(Rows from a dataset)
━━━━━━━━━━
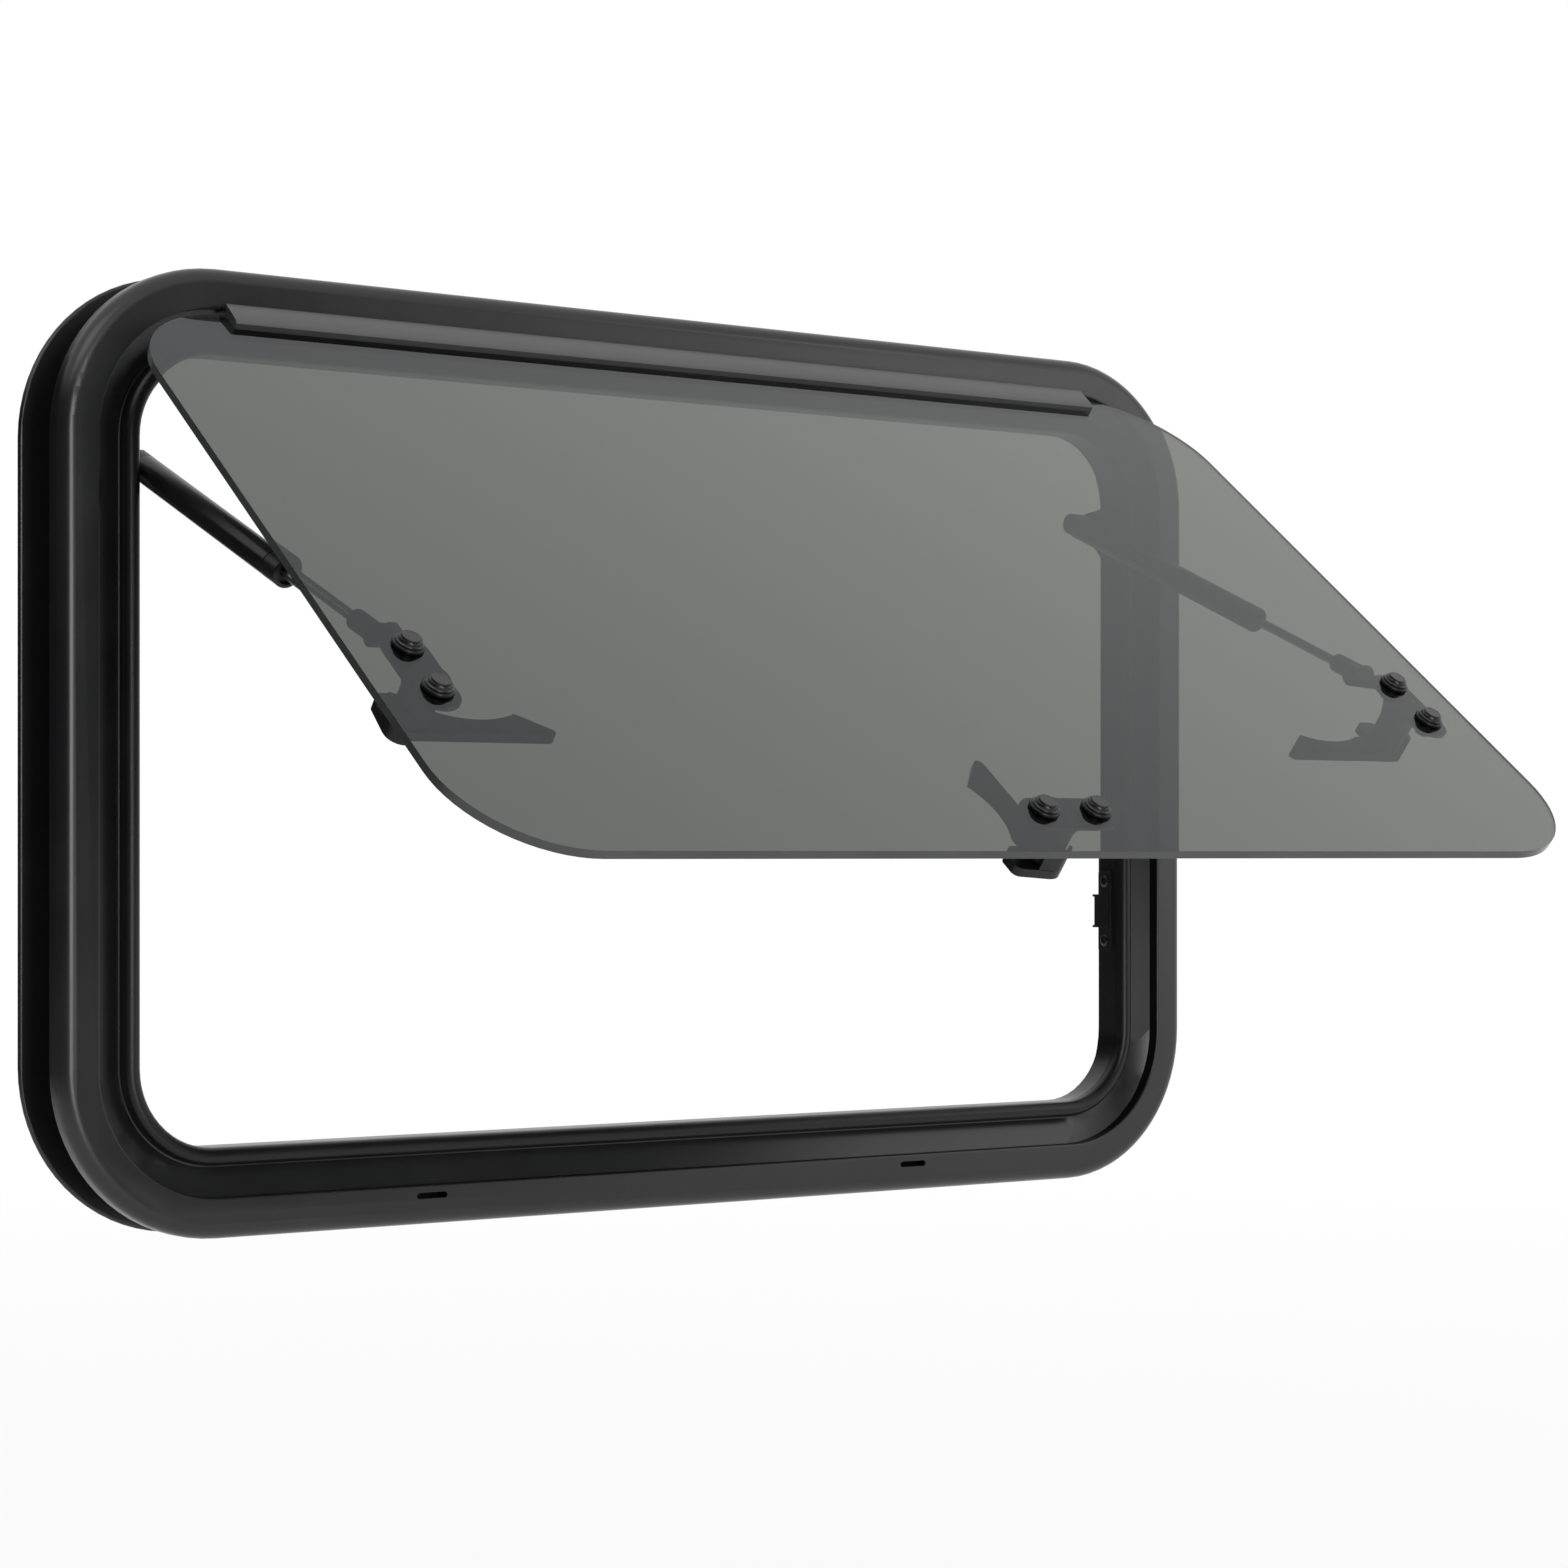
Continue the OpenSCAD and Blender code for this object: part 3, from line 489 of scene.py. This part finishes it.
def strutSleeve(side):
    mouth, radius = strut["mouth"], strut["tubeR"]
    line, seat = mouth + sleeve["length"] - sleeve["groove"], mouth + sleeve["length"]
    end, floor = mouth + sleeve["plugL"], mouth + sleeve["boreL"]
    bore, plug, rod, neck = sleeve["boreR"], sleeve["plugR"], sleeve["rodR"], radius - sleeve["groove"]
    body = spun([(mouth, bore), (mouth, radius - sleeve["chamfer"]), (mouth + sleeve["chamfer"], radius),
                 (line, radius), (line, neck), (seat, neck), (seat, plug), (end, plug), (end, rod),
                 (floor, rod), (floor, bore), (mouth, bore)])
    return assembled("strutSleeve", [(body, sidePlaces[side] @ leftStrut @ sideOn)])


def strutTube(side):
    start, end = strut["mouth"] + sleeve["length"], strut["length"] - strut["endGap"]
    bore, radius = strut["tubeBoreR"], strut["tubeR"]
    tube = spun([(start, bore), (start, radius), (end, radius), (end, bore), (start, bore)])
    return assembled("strutTube", [(tube, sidePlaces[side] @ leftStrut @ sideOn)])


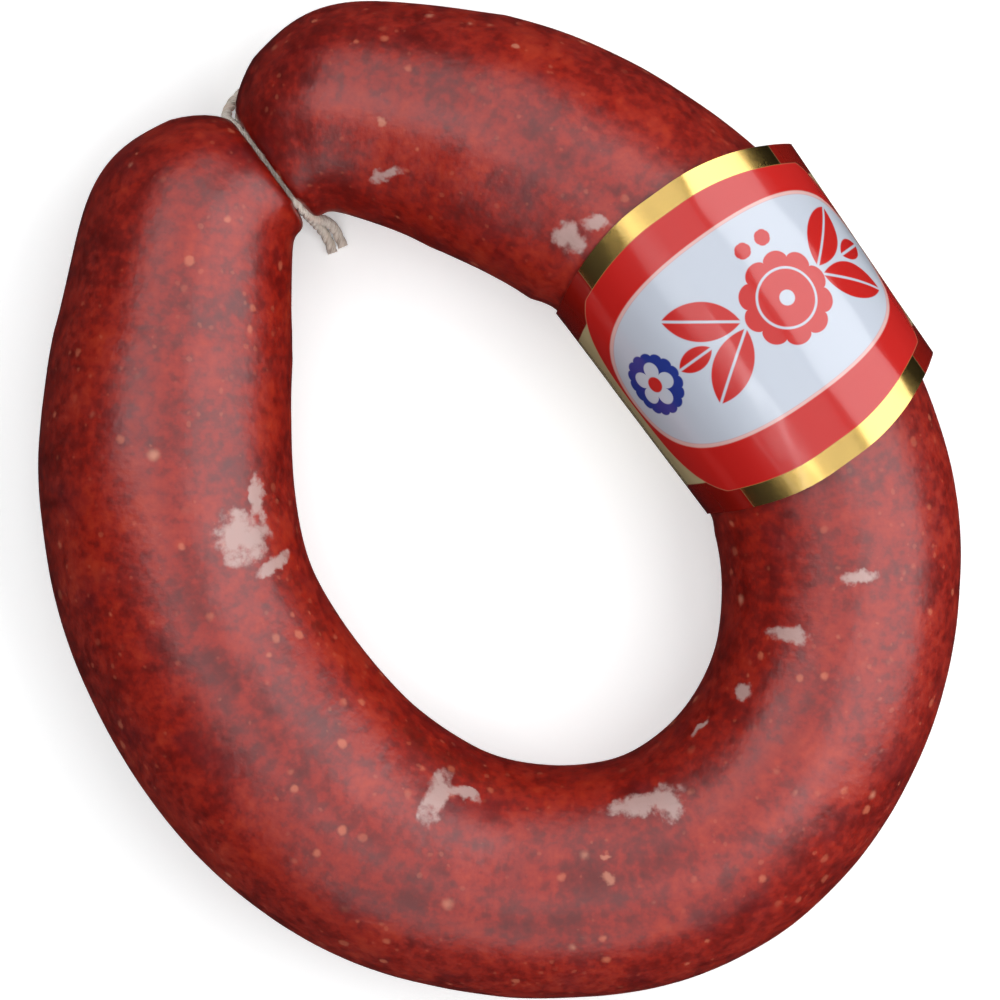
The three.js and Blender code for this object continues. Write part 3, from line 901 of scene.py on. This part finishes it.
    # paper fibre under the foil and the faint ripple of a hand-wrapped strip
    place = addNode(tree, "TexCoord", {}).outputs["Object"]
    fibre = addNode(tree, "TexNoise", {"Scale": perMetre(0.8), "Detail": 3, "Vector": place})
    ripple = addNode(tree, "TexNoise", {"Scale": perMetre(14), "Detail": 2, "Vector": place})
    bump = addNode(tree, "Bump", {
        "Strength": 0.12, "Distance": 0.2 * mm, "Height": addNode(tree, "Math", "MULTIPLY_ADD", fibre, 0.02, ripple)})
    tree.links.new(bump.outputs[0], shader.inputs["Normal"])
    tree.links.new(addNode(tree, "Math", "MULTIPLY_ADD", fibre, 0.08, 0.16).outputs[0], shader.inputs["Roughness"])
    return material


# Butcher's twine: bleached cotton, three strands laid together, soft and matt, stained a little by the meat

cotton = {"shade": "#b3a495", "yarn": "#ddd0c1", "light": "#f3ece2", "stain": "#cf9f86"}


def twineMaterial():
    material, tree, shader = newMaterial(
        "laid_cotton_twine", {"Roughness": 0.92, "Sheen Weight": 0.3, "Specular IOR Level": 0.25})
    place = addNode(tree, "TexCoord", {}).outputs["Object"]
    # fibres run along the strands, which cross the twine's length at a slant
    thread = addNode(tree, "UVMap", {"uv_map": "thread"})
    slant = addNode(tree, "VectorMath", "MULTIPLY", thread, (perMetre(2.4), twine["fibres"], 0))
    fibres = addNode(tree, "TexNoise", {"Scale": 1, "Detail": 3, "Roughness": 0.7, "Vector": slant})
    spread = addNode(tree, "TexNoise", {"Scale": perMetre(6), "Detail": 3, "Vector": place})
    colour = addNode(
        tree, "ValToRGB", {"stops": [(0.3, cotton["shade"]), (0.5, cotton["yarn"]), (0.75, cotton["light"])]}, fibres)
    stained = addNode(tree, "MapRange", {**easing, "To Max": 0.45}, spread, 0.52, 0.74)
    colour = addNode(tree, "Mix", mixing, stained, colour, cotton["stain"])
    tree.links.new(colour.outputs[2], shader.inputs["Base Color"])
    bump = addNode(tree, "Bump", {"Strength": 0.6, "Distance": 0.12 * mm, "Height": fibres})
    tree.links.new(bump.outputs[0], shader.inputs["Normal"])
    return material


sausage.data.materials.append(meatMaterial())
wrappedLabel.data.materials.append(labelMaterial())
laidCotton = twineMaterial()
for piece in (hangingTwine, leftTie, rightTie):
    piece.data.materials.append(laidCotton)
print("materials done")


# Floor: a plain matt white board

bpy.ops.mesh.primitive_plane_add(size=6, location=(0, 0, -0.0001))
floor = bpy.context.object
floor.name = "floor"
board, boardTree, boardShader = newMaterial("matt_white_board", {"Base Color": "#f6f6f4", "Roughness": 0.9})
floor.data.materials.append(board)
floor.visible_glossy = False  # the board is flagged off from the gloss, so the skin's edges stay deep
boardShader.inputs["Emission Color"].default_value = (1, 1, 1, 1)
lifted = addNode(boardTree, "Math", "MULTIPLY", addNode(boardTree, "LightPath", {}).outputs["Is Camera Ray"], 0.3)
boardTree.links.new(lifted.outputs[0], boardShader.inputs["Emission Strength"])

for piece, node, slotName in (
    (sausage, "sausage", "sausage"), (wrappedLabel, "foil_label", "label"), (hangingTwine, "hanging_twine", "twine"),
    (leftTie, "left_neck_tie", "twine"), (rightTie, "right_neck_tie", "twine"),
):
    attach(piece, "root")
    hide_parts(node)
━━━━━━━━━━
#### [REQUIREMENTS]
The entries above should be repeated exactly, every one of them.

#### [THE RESULT]
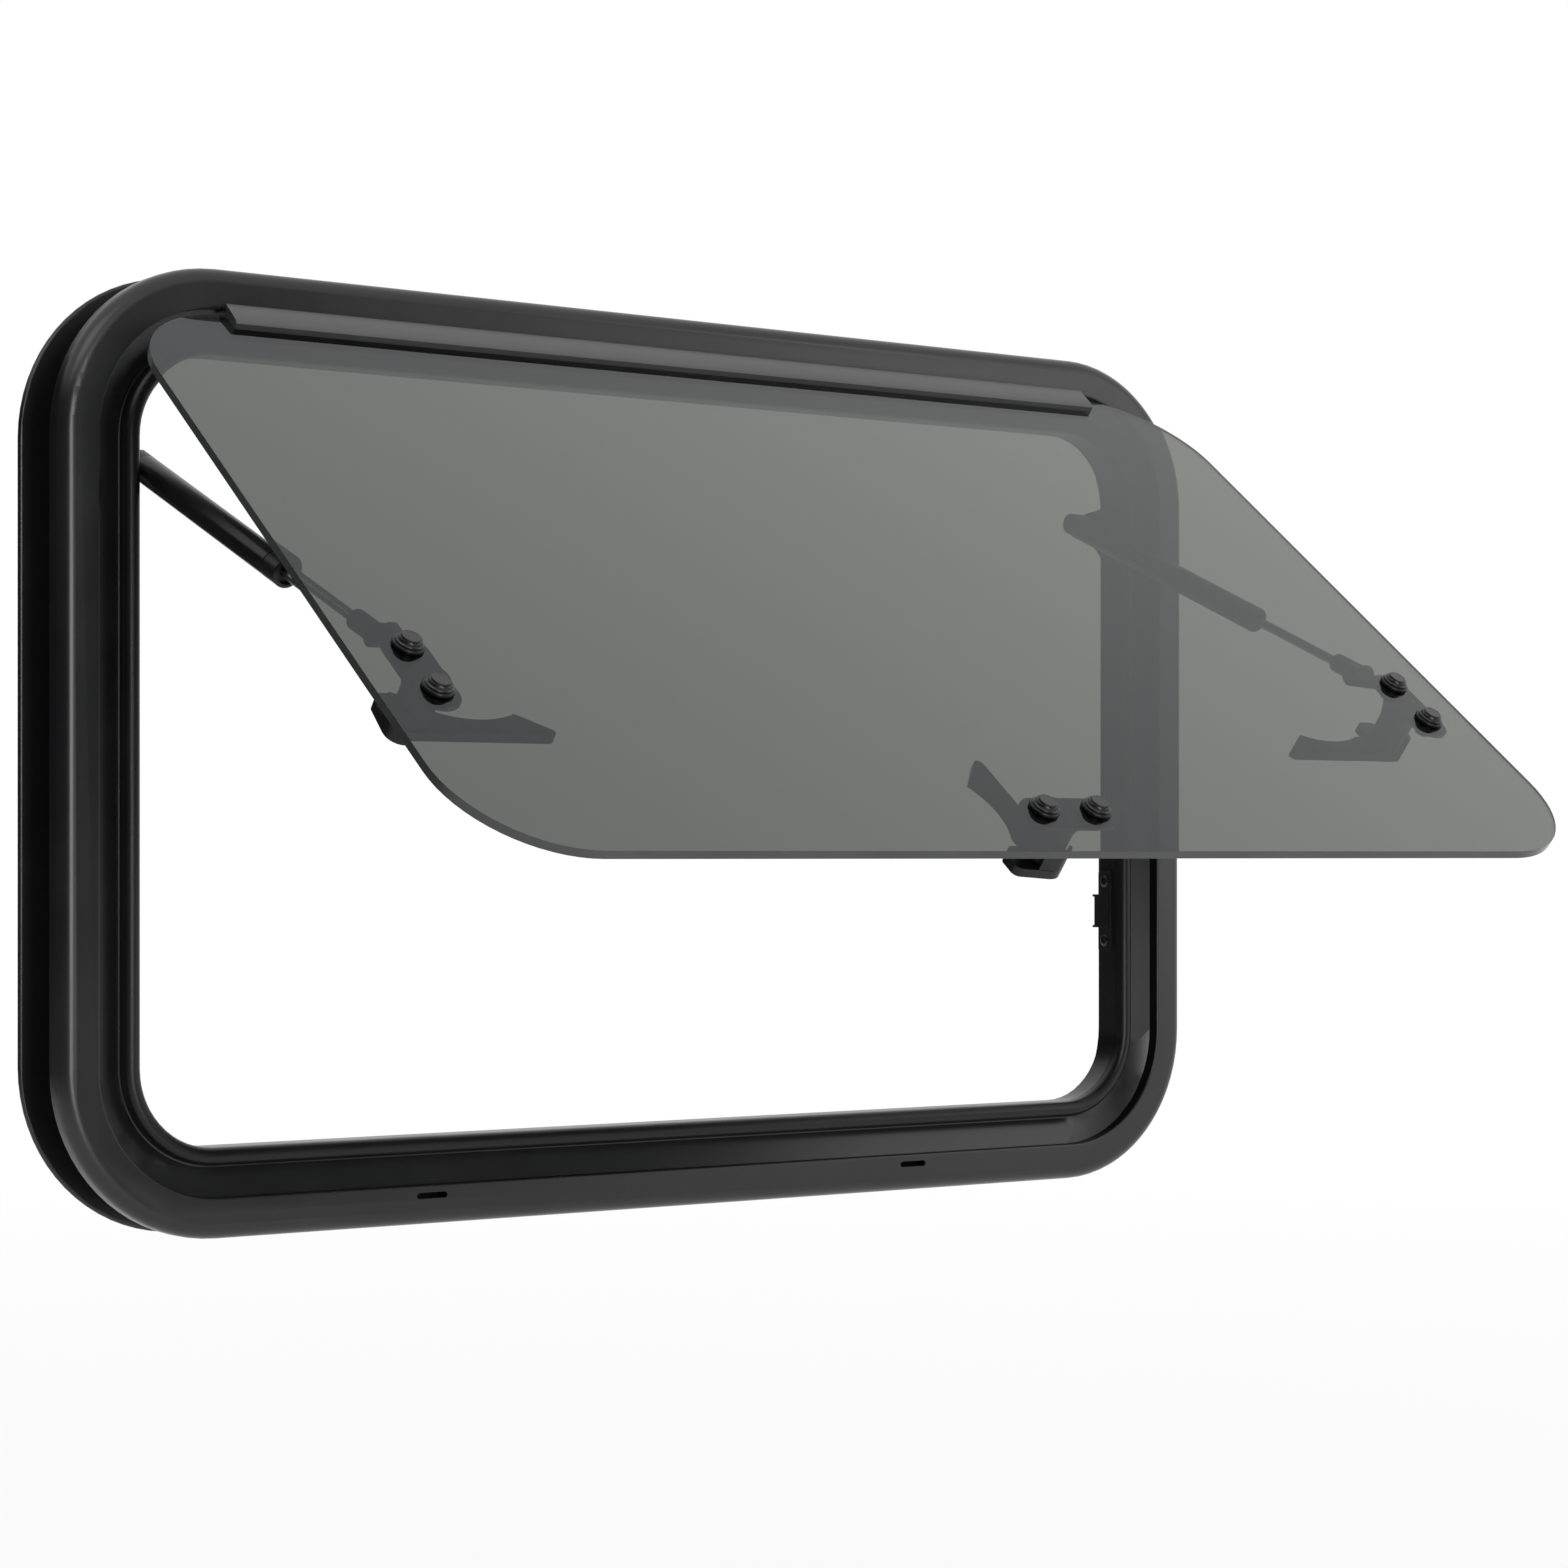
Continue the OpenSCAD and Blender code for this object: part 3, from line 489 of scene.py. This part finishes it.
def strutSleeve(side):
    mouth, radius = strut["mouth"], strut["tubeR"]
    line, seat = mouth + sleeve["length"] - sleeve["groove"], mouth + sleeve["length"]
    end, floor = mouth + sleeve["plugL"], mouth + sleeve["boreL"]
    bore, plug, rod, neck = sleeve["boreR"], sleeve["plugR"], sleeve["rodR"], radius - sleeve["groove"]
    body = spun([(mouth, bore), (mouth, radius - sleeve["chamfer"]), (mouth + sleeve["chamfer"], radius),
                 (line, radius), (line, neck), (seat, neck), (seat, plug), (end, plug), (end, rod),
                 (floor, rod), (floor, bore), (mouth, bore)])
    return assembled("strutSleeve", [(body, sidePlaces[side] @ leftStrut @ sideOn)])


def strutTube(side):
    start, end = strut["mouth"] + sleeve["length"], strut["length"] - strut["endGap"]
    bore, radius = strut["tubeBoreR"], strut["tubeR"]
    tube = spun([(start, bore), (start, radius), (end, radius), (end, bore), (start, bore)])
    return assembled("strutTube", [(tube, sidePlaces[side] @ leftStrut @ sideOn)])


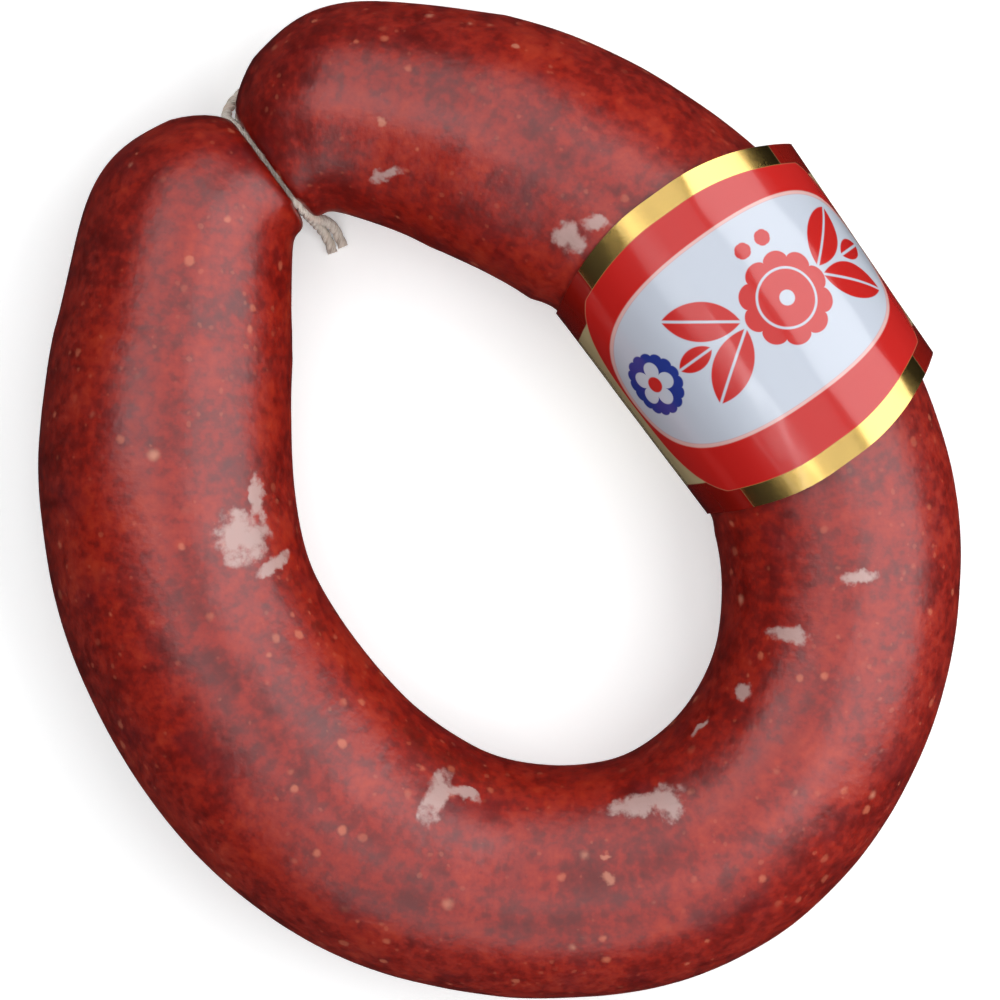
The three.js and Blender code for this object continues. Write part 3, from line 901 of scene.py on. This part finishes it.
    # paper fibre under the foil and the faint ripple of a hand-wrapped strip
    place = addNode(tree, "TexCoord", {}).outputs["Object"]
    fibre = addNode(tree, "TexNoise", {"Scale": perMetre(0.8), "Detail": 3, "Vector": place})
    ripple = addNode(tree, "TexNoise", {"Scale": perMetre(14), "Detail": 2, "Vector": place})
    bump = addNode(tree, "Bump", {
        "Strength": 0.12, "Distance": 0.2 * mm, "Height": addNode(tree, "Math", "MULTIPLY_ADD", fibre, 0.02, ripple)})
    tree.links.new(bump.outputs[0], shader.inputs["Normal"])
    tree.links.new(addNode(tree, "Math", "MULTIPLY_ADD", fibre, 0.08, 0.16).outputs[0], shader.inputs["Roughness"])
    return material


# Butcher's twine: bleached cotton, three strands laid together, soft and matt, stained a little by the meat

cotton = {"shade": "#b3a495", "yarn": "#ddd0c1", "light": "#f3ece2", "stain": "#cf9f86"}


def twineMaterial():
    material, tree, shader = newMaterial(
        "laid_cotton_twine", {"Roughness": 0.92, "Sheen Weight": 0.3, "Specular IOR Level": 0.25})
    place = addNode(tree, "TexCoord", {}).outputs["Object"]
    # fibres run along the strands, which cross the twine's length at a slant
    thread = addNode(tree, "UVMap", {"uv_map": "thread"})
    slant = addNode(tree, "VectorMath", "MULTIPLY", thread, (perMetre(2.4), twine["fibres"], 0))
    fibres = addNode(tree, "TexNoise", {"Scale": 1, "Detail": 3, "Roughness": 0.7, "Vector": slant})
    spread = addNode(tree, "TexNoise", {"Scale": perMetre(6), "Detail": 3, "Vector": place})
    colour = addNode(
        tree, "ValToRGB", {"stops": [(0.3, cotton["shade"]), (0.5, cotton["yarn"]), (0.75, cotton["light"])]}, fibres)
    stained = addNode(tree, "MapRange", {**easing, "To Max": 0.45}, spread, 0.52, 0.74)
    colour = addNode(tree, "Mix", mixing, stained, colour, cotton["stain"])
    tree.links.new(colour.outputs[2], shader.inputs["Base Color"])
    bump = addNode(tree, "Bump", {"Strength": 0.6, "Distance": 0.12 * mm, "Height": fibres})
    tree.links.new(bump.outputs[0], shader.inputs["Normal"])
    return material


sausage.data.materials.append(meatMaterial())
wrappedLabel.data.materials.append(labelMaterial())
laidCotton = twineMaterial()
for piece in (hangingTwine, leftTie, rightTie):
    piece.data.materials.append(laidCotton)
print("materials done")


# Floor: a plain matt white board

bpy.ops.mesh.primitive_plane_add(size=6, location=(0, 0, -0.0001))
floor = bpy.context.object
floor.name = "floor"
board, boardTree, boardShader = newMaterial("matt_white_board", {"Base Color": "#f6f6f4", "Roughness": 0.9})
floor.data.materials.append(board)
floor.visible_glossy = False  # the board is flagged off from the gloss, so the skin's edges stay deep
boardShader.inputs["Emission Color"].default_value = (1, 1, 1, 1)
lifted = addNode(boardTree, "Math", "MULTIPLY", addNode(boardTree, "LightPath", {}).outputs["Is Camera Ray"], 0.3)
boardTree.links.new(lifted.outputs[0], boardShader.inputs["Emission Strength"])

for piece, node, slotName in (
    (sausage, "sausage", "sausage"), (wrappedLabel, "foil_label", "label"), (hangingTwine, "hanging_twine", "twine"),
    (leftTie, "left_neck_tie", "twine"), (rightTie, "right_neck_tie", "twine"),
):
    attach(piece, "root")
    hide_parts(node)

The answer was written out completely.